# A Good Study for National?



## Punisher (Apr 5, 2005)

Can anyone tell me a good study guide for the national EMT certificatino test?
Much appreciated.


----------



## ffemt8978 (Apr 5, 2005)

Here's a post from one of our members, MariaCatEMT.

EMT-B Study Guide

My recommendation is to study the following in your textbook:
 Vocabulary
 Legal/Ethical Issues
 OB/GYN
 The Topic Guides in each chapter

Oh, yeah, Welcome to the forum.


----------



## Punisher (Apr 5, 2005)

Thanx bro.


----------



## Jon (Apr 8, 2005)

How about good study materials for the NREMT-P test? Anyone hear/see anything good?

Jon


----------



## MedicPrincess (Apr 12, 2005)

Our instructors keep telling us not to waste our $$$ on an official study guide...just study the book.  Read it.  Read it.  Read it again.

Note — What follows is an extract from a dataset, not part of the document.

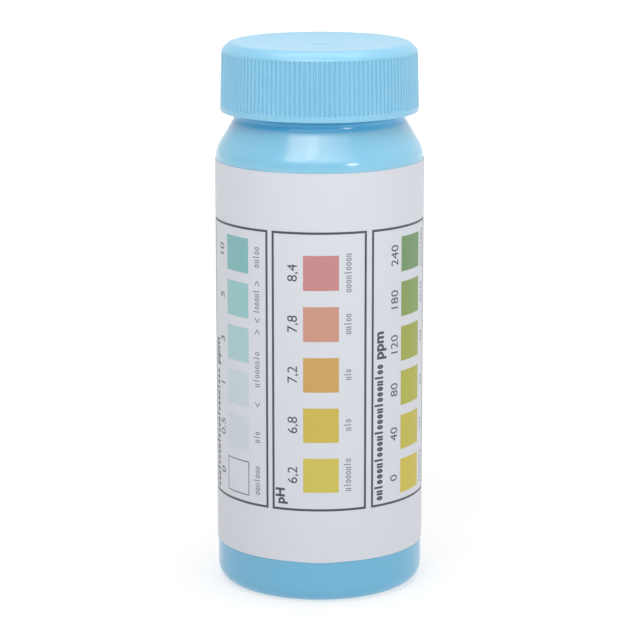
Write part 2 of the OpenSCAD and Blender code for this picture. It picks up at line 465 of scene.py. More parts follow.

Thats the advice they have used for nearly 15 years and they have a 94% first time pass rate on the State/NR exam.


----------



## MMiz (Apr 13, 2005)

I wouldn't spend money on the "official" study guide, I did, and it wasn't any different from the random study guides I purchased.

My study plan was:

1.  EMT-B Practical Skills Station Study Video
2.  KnightLite EMT-B Study Helper (http://knightlite.net/sig1830/emtb.htm).  I printed out literally more than 1000 questions in a test format, and did them all, twice.
3.  Did my book's tests

I passed   Good luck!


----------



## Doctor B (May 28, 2005)

> _Originally posted by MedicStudentJon_@Apr 8 2005, 08:01 AM
> * How about good study materials for the NREMT-P test? Anyone hear/see anything good?
> 
> Jon *


 Best one out there to prep for the NREMT-P exam is published by the American Academy of Orthopaedic Surgeons entitled: "Paramedic Review Manual for the National Certification". Amazon.com sells it for 29.95. Also the best paramedic text manual I've found so far is Mosby's Paramedic Textbook Second Edition.


----------



## aristigal (Jun 10, 2005)

Good luck I took mine last weekend.  I like the Barons that was good and the Brady one was ok.  I got that cause we used the Brady book.  The barons was better cause it had answer sheets to you could copy them.

Study Peds!!!!


----------



## CodeSurfer (Jun 10, 2005)

PM me and I will send you a helpful word doc that covers about everything on national registry.


----------